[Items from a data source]

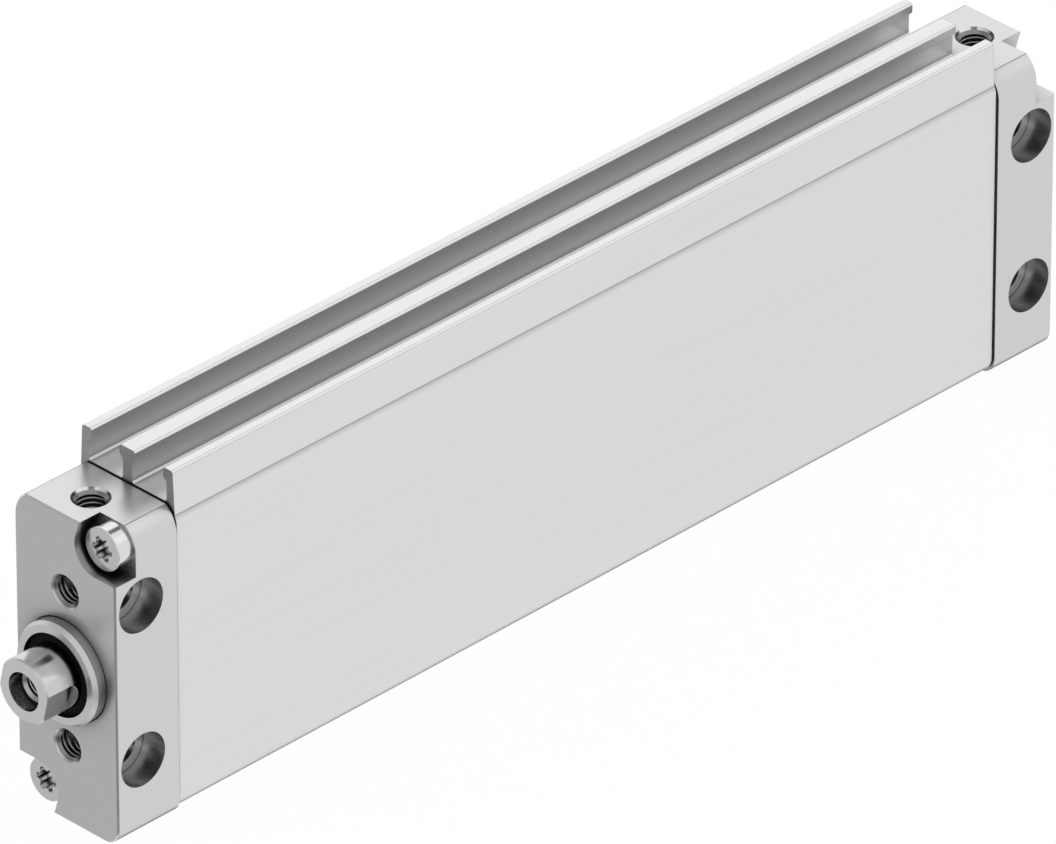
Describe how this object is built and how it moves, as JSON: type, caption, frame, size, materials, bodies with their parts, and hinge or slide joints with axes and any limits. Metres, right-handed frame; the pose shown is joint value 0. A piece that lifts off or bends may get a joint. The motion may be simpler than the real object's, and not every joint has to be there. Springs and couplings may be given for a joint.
{
  "type": "flat pneumatic cylinder",
  "caption": "Flat double-acting air cylinder with an oval piston, a round tapped rod, counterbored end caps and sensor slots along its top.",
  "frame": {"origin": "on the rod's axis at the outer face of the bearing cap, midway between its two tapped holes", "axes": "+X runs from the bearing cap to the end cap, against the rod; -Y is the wide face with the counterbores; +Z is the narrow side with the ports and the sensor slots"},
  "size_m": [0.198, 0.02, 0.0562],
  "materials": {
    "anodised_aluminium": "satin clear anodised extrusion, fine lines along its length",
    "cap_aluminium": "machined, tumbled and clear anodised",
    "collar_aluminium": "turned and clear anodised",
    "stainless_steel": "ground and polished along the shank, milled on the flats",
    "screw_steel": "bright zinc-plated",
    "black_rubber": "black moulded rubber",
    "pad_rubber": "dark moulded rubber",
    "bronze": "sintered bronze",
    "piston_aluminium": "turned and milled",
    "magnet_plastic": "plastic-bonded magnet, matt dark grey",
    "guide_plastic": "natural moulded plastic"
  },
  "bodies": {
    "housing": {"barrel": "anodised_aluminium", "bearing_cap": "cap_aluminium", "end_cap": "cap_aluminium", "front_gasket": "black_rubber", "rear_gasket": "black_rubber", "tie_screw_upper": "screw_steel", "tie_screw_lower": "screw_steel", "centring_collar": "collar_aluminium", "rod_seal": "black_rubber", "rod_bush": "bronze", "front_cushion_pad": "pad_rubber", "rear_cushion_pad": "pad_rubber"},
    "rod": {"piston_rod": "stainless_steel", "piston_front_half": "piston_aluminium", "piston_rear_half": "piston_aluminium", "front_piston_seal": "black_rubber", "rear_piston_seal": "black_rubber", "piston_magnet": "magnet_plastic", "piston_guide_ring": "guide_plastic", "rod_o_ring": "black_rubber", "piston_nut": "screw_steel"}
  },
  "joints": [
    {"name": "rod_slide", "type": "slide", "parent": "housing", "child": "rod", "axis": [-1, 0, 0], "range_m": [0, 0.15]}
  ]
}
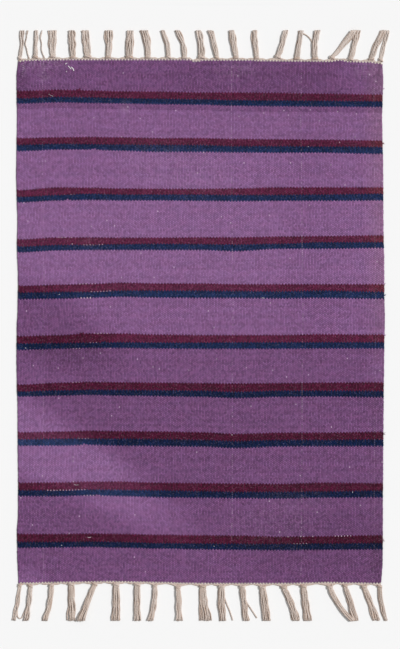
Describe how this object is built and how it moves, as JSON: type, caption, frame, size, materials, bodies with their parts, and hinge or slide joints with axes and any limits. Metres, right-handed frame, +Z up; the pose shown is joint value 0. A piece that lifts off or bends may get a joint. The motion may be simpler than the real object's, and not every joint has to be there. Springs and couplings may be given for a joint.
{
  "type": "kilim rug",
  "caption": "Flat-woven rug with woven colour bands, wavy selvedges and knotted warp fringes along its short edges, lying flat.",
  "frame": {"origin": "middle of the rug's outer box, on the surface that it lies on", "axes": "+Z up from the surface, +Y along the rug towards the top fringe, +X across the rug"},
  "size_m": [0.9522, 1.49, 0.0095],
  "materials": {
    "woven_wool": "weft-faced plain weave of dyed wool, matt, purple with pairs of burgundy and navy bands",
    "cotton_warp": "plied undyed cotton yarn, matt"
  },
  "bodies": {
    "root": {"cloth": "woven_wool", "fringe_top": "cotton_warp", "fringe_bottom": "cotton_warp"}
  },
  "joints": []
}
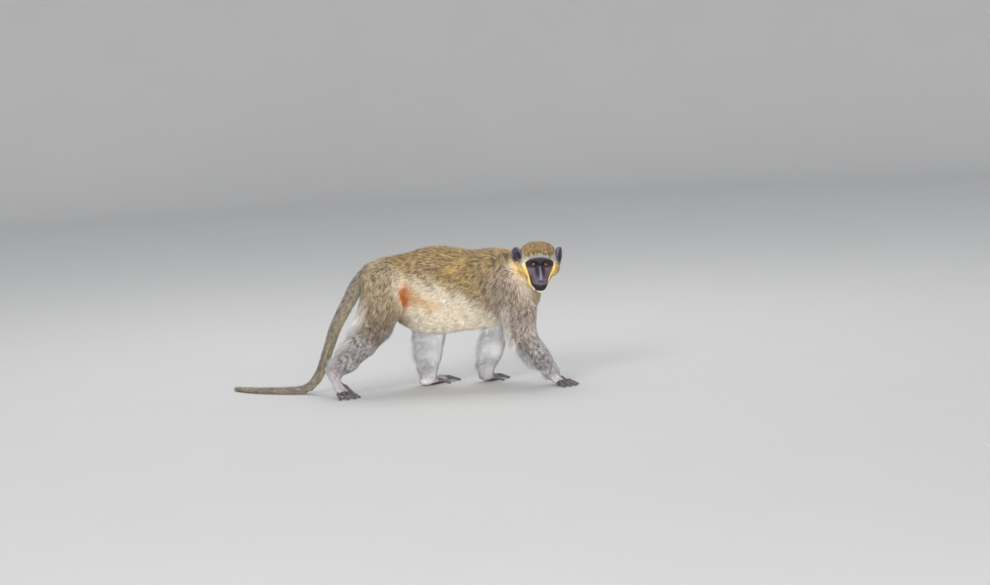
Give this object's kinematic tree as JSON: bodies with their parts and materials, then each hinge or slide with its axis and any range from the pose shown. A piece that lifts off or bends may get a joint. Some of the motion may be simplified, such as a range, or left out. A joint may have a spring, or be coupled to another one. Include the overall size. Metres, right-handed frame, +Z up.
{
  "type": "vervet monkey, green monkey form, life-size still model",
  "caption": "Monkey walking on all fours with its head turned to the right, thick olive coat, dark bare face, hands and feet, and a long tail trailing on the floor",
  "frame": {"origin": "on the floor, under the middle of the bounding box of the whole animal", "axes": "+X towards the chest and the leading hand, +Y towards the animal's left side, +Z up"},
  "size_m": [0.8047, 0.2562, 0.3264],
  "materials": {
    "coat_olive": "dense golden-olive fur with dark ticking",
    "coat_gold": "short golden-brown fur, yellower on the cheeks",
    "coat_grey": "short salt-and-pepper grey fur",
    "coat_pale": "soft cream to white fur",
    "bare_skin": "bare or thinly furred dark mauve-grey skin",
    "eyeball": "wet amber eye"
  },
  "bodies": {
    "root": {"head": "coat_gold", "neck": "coat_olive", "trunk": "coat_olive", "ear_right": "bare_skin", "ear_left": "bare_skin", "eye_right": "eyeball", "eye_left": "eyeball", "tail_root": "coat_olive", "tail_upper": "coat_olive", "tail_bend": "coat_olive", "tail_end": "coat_olive", "upper_arm_right": "coat_olive", "forearm_right": "coat_grey", "hand_right": "bare_skin", "thigh_right": "coat_olive", "shank_right": "coat_grey", "foot_right": "bare_skin", "upper_arm_left": "coat_olive", "forearm_left": "coat_pale", "hand_left": "bare_skin", "thigh_left": "coat_olive", "shank_left": "coat_pale", "foot_left": "bare_skin"}
  },
  "joints": []
}
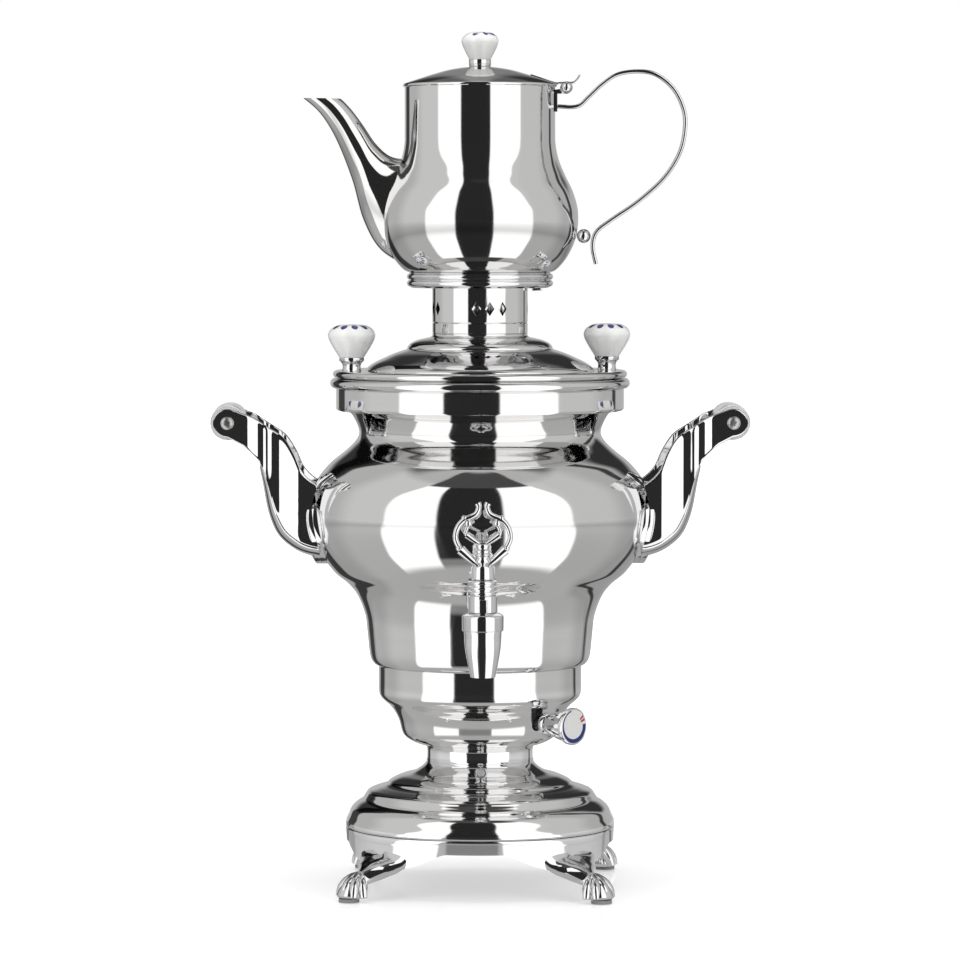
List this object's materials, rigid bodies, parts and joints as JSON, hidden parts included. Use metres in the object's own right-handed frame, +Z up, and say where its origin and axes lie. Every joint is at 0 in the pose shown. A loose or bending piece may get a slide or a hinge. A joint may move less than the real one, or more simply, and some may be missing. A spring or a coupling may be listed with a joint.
{
  "type": "electric samovar with teapot",
  "caption": "Polished pear-shaped electric samovar on claw feet with a front tap, side handles, a vented lid and a teapot standing on its chimney.",
  "frame": {"origin": "on the table under the axis of the tank", "axes": "+Z up along the tank's axis, -Y to the front where the tap is, +X to the teapot's handle"},
  "size_m": [0.3546, 0.2603, 0.5641],
  "materials": {
    "polished_steel": "mirror-polished stainless steel",
    "chrome": "polished chrome on a casting",
    "plain_steel": "satin stainless steel",
    "porcelain": "white glaze with blue petals",
    "brass": "machined brass",
    "black_plastic": "moulded black plastic",
    "rubber": "grey silicone rubber",
    "ceramic": "unglazed ceramic",
    "lamp_lens": "clear faceted lens",
    "dial_face": "white dial with a blue arc and two red marks"
  },
  "bodies": {
    "samovar": {"foot_skirt": "chrome", "foot_pads": "rubber", "bottom_cover": "plain_steel", "base_dome": "polished_steel", "waist_ring": "chrome", "lower_housing": "polished_steel", "tank": "polished_steel", "tank_floor": "plain_steel", "rim_collar": "polished_steel", "heating_element": "plain_steel", "element_nuts": "brass", "centre_stud": "plain_steel", "stud_nut": "plain_steel", "thermostat_body": "black_plastic", "thermostat_bracket": "plain_steel", "thermal_cutout": "black_plastic", "terminal_block": "ceramic", "pilot_lamp_lens": "lamp_lens", "pilot_lamp_body": "chrome", "power_inlet": "black_plastic", "inlet_pins": "brass", "handle_pad_left": "chrome", "handle_pad_right": "chrome", "handle_left": "chrome", "handle_right": "chrome", "grip_left": "porcelain", "grip_right": "porcelain", "grip_rods": "plain_steel", "handle_bolts": "plain_steel", "handle_gaskets": "rubber", "tap_body": "chrome", "tap_gasket": "rubber", "tap_nut": "plain_steel", "tap_gland": "chrome", "tap_nozzle": "chrome"},
    "tap_key": {"tap_plug": "brass", "tap_key": "chrome"},
    "thermostat_knob": {"thermostat_shaft": "plain_steel", "thermostat_knob": "chrome", "thermostat_dial": "dial_face"},
    "lid": {"lid_shell": "polished_steel", "lid_neck": "polished_steel", "lid_ferrules": "chrome", "lid_knobs": "porcelain", "lid_knob_screws": "plain_steel"},
    "teapot_stand": {"stand_sleeve": "polished_steel", "stand_ring": "chrome"},
    "teapot": {"pot_body": "polished_steel", "pot_spout": "polished_steel", "pot_handle": "chrome", "pot_handle_ball": "chrome", "pot_hinge_bracket": "chrome", "pot_hinge_pin": "chrome"},
    "teapot_lid": {"pot_lid": "polished_steel", "pot_lid_lever": "chrome", "pot_lid_ferrule": "chrome", "pot_lid_knob": "porcelain", "pot_lid_screw": "plain_steel"}
  },
  "joints": [
    {"name": "lid_lift", "type": "slide", "parent": "samovar", "child": "lid", "axis": [0, 0, 1], "range_m": [0, 0.06]},
    {"name": "vent_turn", "type": "hinge", "parent": "lid", "child": "teapot_stand", "pos_m": [0, 0, 0.385], "axis": [0, 0, 1], "range_deg": [0, 45]},
    {"name": "teapot_lift", "type": "slide", "parent": "teapot_stand", "child": "teapot", "axis": [0, 0, 1], "range_m": [0, 0.12]},
    {"name": "teapot_lid_hinge", "type": "hinge", "parent": "teapot", "child": "teapot_lid", "pos_m": [0.0568, 0, 0.5275], "axis": [0, 1, 0], "range_deg": [0, 90]},
    {"name": "tap_turn", "type": "hinge", "parent": "samovar", "child": "tap_key", "pos_m": [0, -0.134, 0.198], "axis": [0, 0, 1], "range_deg": [0, 90]},
    {"name": "thermostat_turn", "type": "hinge", "parent": "samovar", "child": "thermostat_knob", "pos_m": [0.04863, -0.05035, 0.112], "axis": [-0.6947, 0.7193, 0], "range_deg": [0, 270]}
  ]
}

[WHAT IS EXPECTED]
Copy each line that contains the word "lifts".

[TASK RESPONSE]
Describe how this object is built and how it moves, as JSON: type, caption, frame, size, materials, bodies with their parts, and hinge or slide joints with axes and any limits. Metres, right-handed frame; the pose shown is joint value 0. A piece that lifts off or bends may get a joint. The motion may be simpler than the real object's, and not every joint has to be there. Springs and couplings may be given for a joint.
Describe how this object is built and how it moves, as JSON: type, caption, frame, size, materials, bodies with their parts, and hinge or slide joints with axes and any limits. Metres, right-handed frame, +Z up; the pose shown is joint value 0. A piece that lifts off or bends may get a joint. The motion may be simpler than the real object's, and not every joint has to be there. Springs and couplings may be given for a joint.
Give this object's kinematic tree as JSON: bodies with their parts and materials, then each hinge or slide with its axis and any range from the pose shown. A piece that lifts off or bends may get a joint. Some of the motion may be simplified, such as a range, or left out. A joint may have a spring, or be coupled to another one. Include the overall size. Metres, right-handed frame, +Z up.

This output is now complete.